On September 20, 2016, Brennen Feder posted a #huhchallenge video involving several friends and peers from Catalina Foothills on his personal Twitter account. Before posting this video he not only got permission from the students involved, many of them volunteered to be included and wrote their own phrases. Due to his posting of this video the administration of Catalina Foothills High School suspended Brennen, removed him from his position of student body president and banned him from all homecoming activities in which he had a major role in planning.
The school is punishing Brennen on the grounds of defamation. The definition of defamation is as follows: the action of damaging the good reputation of someone. Fresh U asked many of Feder's peers, friends and those that took part in the video – who preferred to remain anonymous – if they felt they had been subjected to "slander" in the posting and creation of this video. A student who appeared in the video and Feder's long term friend stated, "Absolutely nothing about the video, let alone Brennen, is mean spirited. Anyone that knows Brennen can vouch for me on that claim." Another senior that starred in the video disclosed, "I have been cyber bullied before, a couple years ago through a fake Instagram. I think this is the farthest thing from cyber bullying that I have ever seen and I was not offended in any way."
Although free speech is guaranteed in the United States, this right does change slightly when you enter a school campus. According to the National Coalition Against Censorship, students and teachers do not, "shed their constitutional rights to freedom of speech or expression at the schoolhouse gate," but speech is not quite as free inside educational institutions as outside them. With that being said, this does not mean that students and teachers have no first amendment rights at school. But within the educational setting, the right to free speech is implemented in ways that do not interfere with schools’ educational mission. After talking with several students, Fresh U found that students feel not only did this video not disrupt the educational setting in any way, the punishment the administration has implemented has caused a larger disruption than ever.
Many of the students from Catalina Foothills have taken to social media to support Brennen. A fellow senior, Kaitlyn Stump, began a petition for Feder in which she has acquired 200+ signatures through school and online from peers, past graduates and others who side with Feder. She claimed, "Students reacted so positively to the petition, I couldn't believe it. People I had never met before approached me, addressed me by name, and asked to sign the petition. Brennen has given so much to the student body to make our time at Foothills the best that it can be." Not only did his classmates fully support him, but they painted #FreeFeder on their bodies for many of the homecoming events.
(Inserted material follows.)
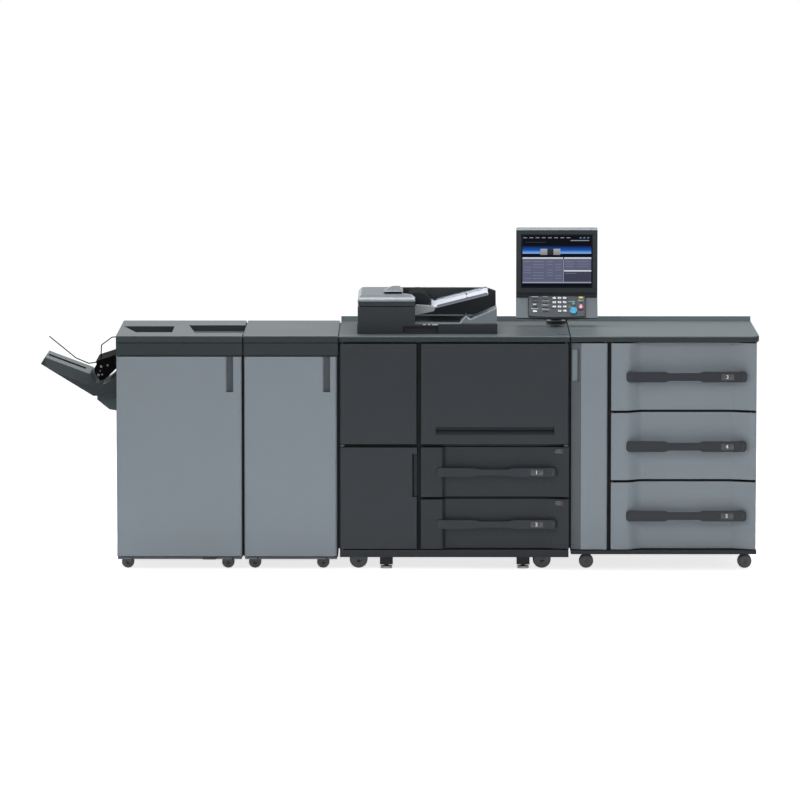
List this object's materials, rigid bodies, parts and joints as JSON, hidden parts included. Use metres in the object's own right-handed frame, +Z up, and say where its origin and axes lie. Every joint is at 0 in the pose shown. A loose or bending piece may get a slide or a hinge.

After looking into the privacy laws and rules in which schools can use your private accounts as "evidence" in your discipline, Fresh U found that according to the American Civil Liberties Union, "If you use your own device and accounts and your posts are not related to school, your school cannot discipline you for those posts." With this knowledge, Fresh U talked to Brennen about the school's final decision in his punishment. Succeeding a meeting with his parents, administration decided they would not be giving him his presidential office back for the first semester and they would consider a co-presidency for his second semester.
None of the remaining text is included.